── Data shown ──

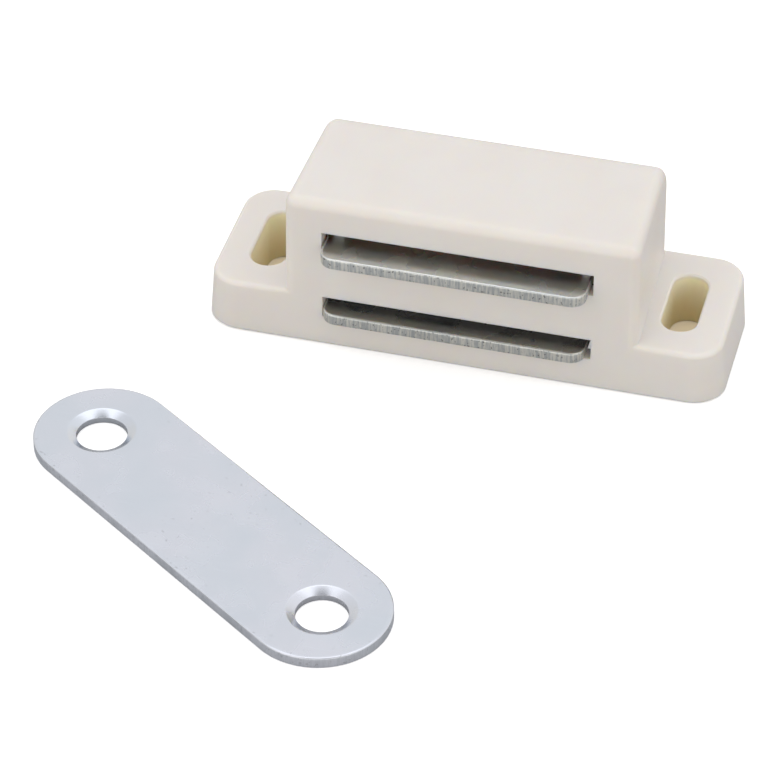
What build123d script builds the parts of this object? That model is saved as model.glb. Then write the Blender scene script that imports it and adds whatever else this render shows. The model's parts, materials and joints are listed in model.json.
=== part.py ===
"""Surface-mounted magnetic catch with its strike plate.

Frame: X runs along the housing, the pole face looks along -Y, +Z is up.
z = 0 is the mounting face, and the origin is its centre, midway between the two ears.
All lengths are in millimetres, all angles in degrees.
"""
from build123d import *
import math
import os

# Housing, outside
ear_span = 46.0              # over the rounded ends of both ears
body_depth = 14.6            # pole face to back, the same for block and ears
ear_height = 5.3             # mounting face to the top of an ear
ear_corner_radius = 2.8      # upright corners of the ears
ear_edge_radius = 0.45       # rim of the ear tops
block_length = 31.0          # raised block, at the mounting face
block_height = 15.4          # mounting face to the roof
block_draft = 1.1            # lean of each end of the block
block_edge_radius = 0.95     # front, end and upright edges of the block
block_back_radius = 2.9      # long edge between the roof and the back
foot_chamfer = 0.2           # round the mounting face

# Screw slots through the ears
screw_slot_spacing = 37.2    # centre to centre along X
screw_slot_width = 3.2
screw_slot_length = 8.2      # over its round ends, along Y
screw_slot_chamfer = 0.15

# Pole plates: a wide body behind the front wall and a tongue through its slot
plate_thickness = 1.0
plate_body_length = 25.5
plate_body_depth = 8.2
plate_tongue_length = 23.5
plate_corner_radius = 1.3    # front corners of the tongue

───

Your goal> Make an exact copy of the listing, including every line.

Answer to the exercise>
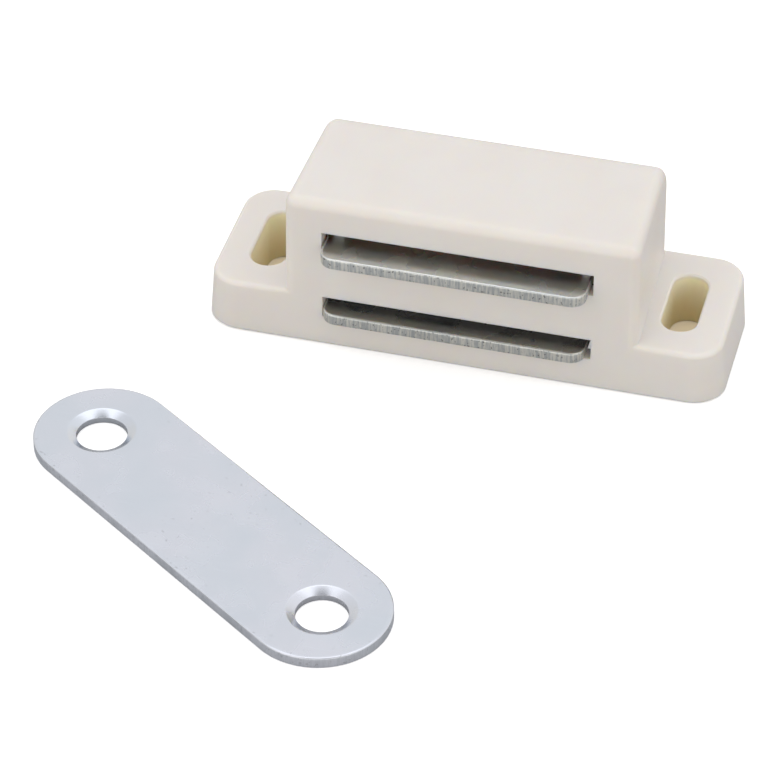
What build123d script builds the parts of this object? That model is saved as model.glb. Then write the Blender scene script that imports it and adds whatever else this render shows. The model's parts, materials and joints are listed in model.json.
=== part.py ===
"""Surface-mounted magnetic catch with its strike plate.

Frame: X runs along the housing, the pole face looks along -Y, +Z is up.
z = 0 is the mounting face, and the origin is its centre, midway between the two ears.
All lengths are in millimetres, all angles in degrees.
"""
from build123d import *
import math
import os

# Housing, outside
ear_span = 46.0              # over the rounded ends of both ears
body_depth = 14.6            # pole face to back, the same for block and ears
ear_height = 5.3             # mounting face to the top of an ear
ear_corner_radius = 2.8      # upright corners of the ears
ear_edge_radius = 0.45       # rim of the ear tops
block_length = 31.0          # raised block, at the mounting face
block_height = 15.4          # mounting face to the roof
block_draft = 1.1            # lean of each end of the block
block_edge_radius = 0.95     # front, end and upright edges of the block
block_back_radius = 2.9      # long edge between the roof and the back
foot_chamfer = 0.2           # round the mounting face

# Screw slots through the ears
screw_slot_spacing = 37.2    # centre to centre along X
screw_slot_width = 3.2
screw_slot_length = 8.2      # over its round ends, along Y
screw_slot_chamfer = 0.15

# Pole plates: a wide body behind the front wall and a tongue through its slot
plate_thickness = 1.0
plate_body_length = 25.5
plate_body_depth = 8.2
plate_tongue_length = 23.5
plate_corner_radius = 1.3    # front corners of the tongue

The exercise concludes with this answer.